While we cannot exclude the possibility that some of the observed deviations from the assigned candidate V gene segment could be generated by PCR artifacts or by unknown germ line polymorphisms, we assume that the majority of the observed sequence polymorphisms result from the process of somatic hypermutation. The mutated nature of all of the PPS-specific Fab fragments and their expression of non-IgM isotypes (IgG2 and IgA) lead us to conclude that these Fabs originated from memory B cells. Baxendale and colleagues reached the same conclusion in their recently published sequence analysis of human PPS-specific hybridomas generated from five adults (12). Their MAb panel, representing specificities to PPS serotypes 4, 6B, 9V, 18C, and 23F, showed a consistent pattern of mutation, and the majority were isotype switched.

Although PPSs as well as other purified PS Ags are thought to elicit minimal memory owing to their T-cell-independent nature, studies in mice have shown that some PS Ags have the capability to generate germinal centers (63, 67), regulatory T cells (8), and avidity maturation associated with hypermutation (14). Therefore, it is possible that immunization with PPS vaccine could directly induce class switch and hypermutation in primary B cells. However, we think it more likely that the B cells responding to PPS vaccination in the adult derive from a preexisting memory population. The presence of PPS-specific serum Abs to all three serotypes in the subjects prior to vaccination indicates their primed status. Furthermore, it is known that vaccination with PPS can activate memory B cells generated by prior vaccination with protein-conjugated PPS (15, 22, 42). The antigens responsible for natural priming could be the homologous pneumococci or other bacteria or food substances expressing antigenic determinants cross-reactive with PPS. Unlike purified PPS, these natural antigenic stimuli may occur on cell surfaces in a milieu of proteins or lipids, and this form of antigen might elicit T-cell-dependent activation and promote memory generation and somatic hypermutation. This process may apply generally to anti-PS repertoires in the adult, as somatically mutated V regions have been observed among a variety of human anti-PS Ab specificities, including Hib PS (3, 11, 26, 37), C. neoformans (49), α-galactosyl (68), and gangliosides (69).
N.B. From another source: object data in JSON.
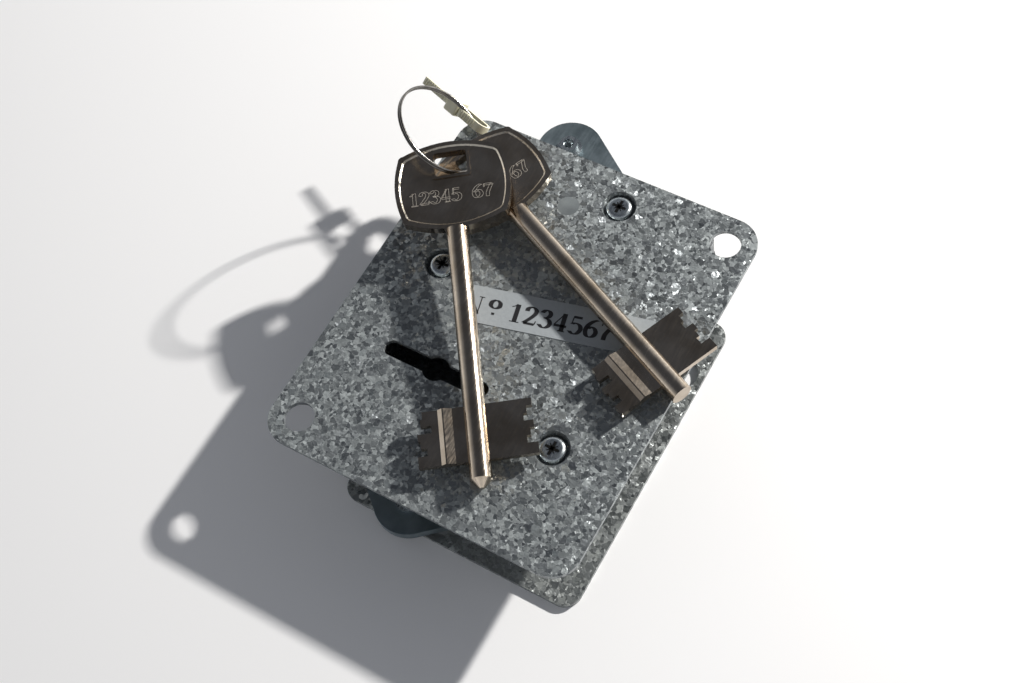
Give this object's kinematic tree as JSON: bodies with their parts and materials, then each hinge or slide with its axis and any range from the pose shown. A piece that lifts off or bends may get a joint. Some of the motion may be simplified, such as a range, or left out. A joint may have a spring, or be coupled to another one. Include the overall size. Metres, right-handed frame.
{
  "type": "main door lock",
  "caption": "Double-bit lever lock with a sheet cover and case, two sliding rod carriages geared together, sprung levers, and its keys on a split ring.",
  "frame": {"origin": "on the key's axis, on the underside of the back plate", "axes": "+X along the keyhole, +Y along the rods' travel towards the upper rod, +Z out of the cover along the key's axis"},
  "size_m": [0.1247, 0.1451, 0.0454],
  "materials": {
    "galvanised": "zinc-coated sheet with a crystalline spangle",
    "dark_steel": "blue-grey oiled steel, matt",
    "bright_zinc": "bright zinc-plated turned steel",
    "lever_brass": "stamped brass sheet",
    "spring_steel": "blued spring steel",
    "key_nickel": "nickel plate, mirror finish, warm",
    "ring_steel": "nickel-plated round wire",
    "nylon": "natural milky nylon",
    "label_paper": "pale grey printed paper"
  },
  "bodies": {
    "housing": {"cover_plate": "galvanised", "case_tray": "galvanised", "back_plate": "galvanised", "screw_posts": "bright_zinc", "cover_screws": "bright_zinc", "back_rivets": "bright_zinc", "guide_rivet": "bright_zinc", "pinion_post": "bright_zinc", "pinion_spacer": "bright_zinc", "lever_post": "bright_zinc", "lever_spacers": "bright_zinc", "key_1": "key_nickel", "key_2": "key_nickel", "split_ring": "ring_steel", "cable_tie": "nylon", "number_label": "label_paper"},
    "lower_rod_slide": {"lower_carriage": "dark_steel", "lower_rod_bush": "bright_zinc", "rod_stump": "bright_zinc"},
    "upper_rod_slide": {"upper_carriage": "dark_steel", "upper_rod_bush": "bright_zinc"},
    "pinion_gear": {"pinion": "dark_steel"},
    "lever_body_1": {"lever_1": "lever_brass", "lever_spring_1": "spring_steel"},
    "lever_body_2": {"lever_2": "lever_brass", "lever_spring_2": "spring_steel"},
    "lever_body_3": {"lever_3": "lever_brass", "lever_spring_3": "spring_steel"},
    "lever_body_4": {"lever_4": "lever_brass", "lever_spring_4": "spring_steel"},
    "lever_body_5": {"lever_5": "lever_brass", "lever_spring_5": "spring_steel"},
    "lever_body_6": {"lever_6": "lever_brass", "lever_spring_6": "spring_steel"}
  },
  "joints": [
    {"name": "lower_slide", "type": "slide", "parent": "housing", "child": "lower_rod_slide", "axis": [0, -1, 0], "range_m": [0, 0.018]},
    {"name": "upper_slide", "type": "slide", "parent": "housing", "child": "upper_rod_slide", "axis": [0, 1, 0], "range_m": [0, 0.018]},
    {"name": "pinion_spin", "type": "hinge", "parent": "housing", "child": "pinion_gear", "pos_m": [0.0055, 0.044, 0.0047], "axis": [0, 0, -1], "range_deg": [0, 147.5]},
    {"name": "lever_pivot_1", "type": "hinge", "parent": "housing", "child": "lever_body_1", "pos_m": [0.031, -0.014, 0.00745], "axis": [0, 0, -1], "range_deg": [0, 4], "stiffness_Nm_per_rad": 0.12, "springref_deg": -6.88, "deforming": ["lever_spring_1"]},
    {"name": "lever_pivot_2", "type": "hinge", "parent": "housing", "child": "lever_body_2", "pos_m": [0.031, -0.014, 0.0096], "axis": [0, 0, -1], "range_deg": [0, 4], "stiffness_Nm_per_rad": 0.12, "springref_deg": -6.88, "deforming": ["lever_spring_2"]},
    {"name": "lever_pivot_3", "type": "hinge", "parent": "housing", "child": "lever_body_3", "pos_m": [0.031, -0.014, 0.01175], "axis": [0, 0, -1], "range_deg": [0, 4], "stiffness_Nm_per_rad": 0.12, "springref_deg": -6.88, "deforming": ["lever_spring_3"]},
    {"name": "lever_pivot_4", "type": "hinge", "parent": "housing", "child": "lever_body_4", "pos_m": [0.031, -0.014, 0.0139], "axis": [0, 0, -1], "range_deg": [0, 4], "stiffness_Nm_per_rad": 0.12, "springref_deg": -6.88, "deforming": ["lever_spring_4"]},
    {"name": "lever_pivot_5", "type": "hinge", "parent": "housing", "child": "lever_body_5", "pos_m": [0.031, -0.014, 0.01605], "axis": [0, 0, -1], "range_deg": [0, 4], "stiffness_Nm_per_rad": 0.12, "springref_deg": -6.88, "deforming": ["lever_spring_5"]},
    {"name": "lever_pivot_6", "type": "hinge", "parent": "housing", "child": "lever_body_6", "pos_m": [0.031, -0.014, 0.0182], "axis": [0, 0, -1], "range_deg": [0, 4], "stiffness_Nm_per_rad": 0.12, "springref_deg": -6.88, "deforming": ["lever_spring_6"]}
  ],
  "couplings": [
    {"joint": "upper_slide", "follows": "lower_slide", "ratio": 1},
    {"joint": "pinion_spin", "follows": "lower_slide", "rad_per_m": 142.86}
  ]
}
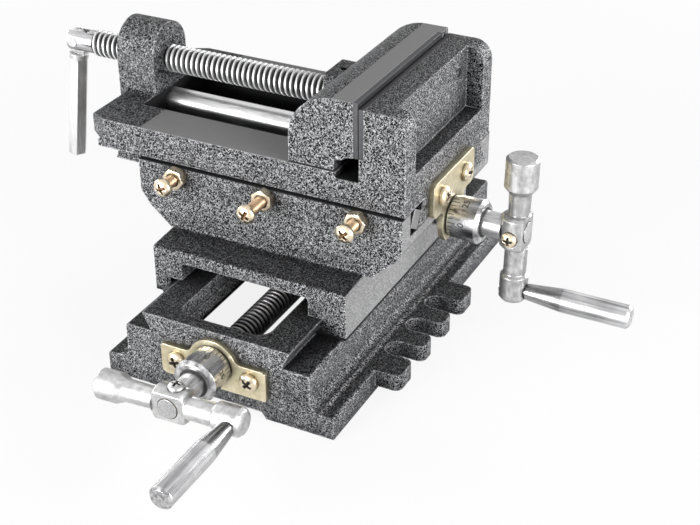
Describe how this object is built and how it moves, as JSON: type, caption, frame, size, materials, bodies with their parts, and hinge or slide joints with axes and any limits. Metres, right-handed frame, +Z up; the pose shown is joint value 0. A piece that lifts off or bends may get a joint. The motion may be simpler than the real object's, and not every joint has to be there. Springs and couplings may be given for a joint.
{
  "type": "cross slide vise",
  "caption": "Drill-press vise on two dovetail slides at right angles, each moved by a lead screw with a dial and crank; jaws closed by a screw with a folding handle.",
  "frame": {"origin": "middle of the base's underside", "axes": "+X along the clamp screw, from its handle towards the fixed jaw; +Y away from the front crank; +Z up"},
  "size_m": [0.3239, 0.309, 0.145],
  "materials": {
    "painted_casting": "hammered",
    "zinc_plated_steel": "satin",
    "turned_steel": "satin",
    "dark_steel": "satin",
    "dial_aluminium": "turned",
    "nut_bronze": "machined"
  },
  "bodies": {
    "base": {"base": "painted_casting", "base_bracket": "zinc_plated_steel", "base_bracket_screws": "zinc_plated_steel"},
    "front_spindle": {"base_lead_screw": "turned_steel", "base_dial": "dial_aluminium", "base_crank": "turned_steel", "base_crank_screw": "turned_steel"},
    "front_grip": {"base_crank_grip": "turned_steel"},
    "saddle": {"saddle": "painted_casting", "saddle_gib": "dark_steel", "saddle_gib_screws": "zinc_plated_steel", "saddle_gib_nuts": "zinc_plated_steel", "vise_gib": "dark_steel", "vise_gib_screws": "zinc_plated_steel", "vise_gib_nuts": "zinc_plated_steel", "base_lead_nut": "nut_bronze", "cross_lead_nut": "nut_bronze"},
    "vise": {"vise_body": "painted_casting", "cross_bracket": "zinc_plated_steel", "cross_bracket_screws": "zinc_plated_steel", "guide_rod": "turned_steel", "fixed_jaw_plate": "dark_steel", "fixed_jaw_plate_screws": "dark_steel"},
    "cross_spindle": {"cross_lead_screw": "turned_steel", "cross_dial": "dial_aluminium", "cross_crank": "turned_steel", "cross_crank_screw": "zinc_plated_steel"},
    "cross_grip": {"cross_crank_grip": "turned_steel"},
    "jaw": {"movable_jaw": "painted_casting", "movable_jaw_plate": "dark_steel", "movable_jaw_plate_screws": "dark_steel", "clamp_screw_keeper": "dark_steel"},
    "clamp_spindle": {"clamp_screw": "turned_steel", "clamp_cross_pin": "turned_steel"},
    "clamp_bar": {"clamp_handle": "turned_steel"}
  },
  "joints": [
    {"name": "saddle_slide", "type": "slide", "parent": "base", "child": "saddle", "axis": [0, 1, 0], "range_m": [-0.032, 0.068]},
    {"name": "front_crank_turn", "type": "hinge", "parent": "base", "child": "front_spindle", "pos_m": [0, -0.1065, 0.025], "axis": [0, 1, 0], "continuous": true},
    {"name": "front_grip_spin", "type": "hinge", "parent": "front_spindle", "child": "front_grip", "pos_m": [0.03198, -0.17, 0.02612], "axis": [0, 1, 0], "continuous": true},
    {"name": "cross_slide", "type": "slide", "parent": "saddle", "child": "vise", "axis": [1, 0, 0], "range_m": [0, 0.066]},
    {"name": "cross_crank_turn", "type": "hinge", "parent": "vise", "child": "cross_spindle", "pos_m": [0.072, -0.003, 0.0705], "axis": [1, 0, 0], "continuous": true},
    {"name": "cross_grip_spin", "type": "hinge", "parent": "cross_spindle", "child": "cross_grip", "pos_m": [0.136, -0.0044, 0.03853], "axis": [1, 0, 0], "continuous": true},
    {"name": "jaw_slide", "type": "slide", "parent": "vise", "child": "jaw", "axis": [1, 0, 0], "range_m": [-0.085, 0]},
    {"name": "clamp_screw_turn", "type": "hinge", "parent": "jaw", "child": "clamp_spindle", "pos_m": [0.02, -0.003, 0.1233], "axis": [1, 0, 0], "continuous": true},
    {"name": "clamp_handle_fold", "type": "hinge", "parent": "clamp_spindle", "child": "clamp_bar", "pos_m": [-0.1413, -0.003, 0.1233], "axis": [0, 1, 0], "range_deg": [-18, 168]}
  ],
  "couplings": [
    {"joint": "front_crank_turn", "follows": "saddle_slide", "rad_per_m": 2094.4},
    {"joint": "cross_crank_turn", "follows": "cross_slide", "rad_per_m": 2094.4},
    {"joint": "clamp_screw_turn", "follows": "jaw_slide", "rad_per_m": 2094.4}
  ]
}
Our findings together with results of previous studies indicate that Abs of a particular PPS serotype specificity can be encoded by a potentially large number of V genes, and conversely, a single V gene segment can encode combining sites of different specificity. Such degeneracy and promiscuity suggest that humoral immunity to encapsulated pneumococci has evolved not by investing a germ line specificity in a single V gene segment (21) but rather by distributing specificity (fitness) potential over a variety of genes. The high capacity for creating combining site diversity at the population level contrasts to what is seen in the individual where only one or a few V gene combinations dominate the expressed PPS repertoire. While V gene germ line content can vary among individuals (53, 54) and could limit diversity, we think it more likely, especially given the properties of V gene degeneracy and promiscuity, that repertoire restriction is determined primarily by somatic events. These events could include Ag-independent processes that control the pace of V gene assembly leading to establishment of the precursor B cell pool as well as Ag-driven processes involving memory generation, mutation, and clonal competition. For the PPS Ab repertoire in the adult, the outcome of these processes is an oligoclonal memory population that has matured under the influence of natural antigenic exposure and that has acquired a substantial mutational load. The impact this mutation exerts on the maintenance of memory and protective immunity remains to be elucidated.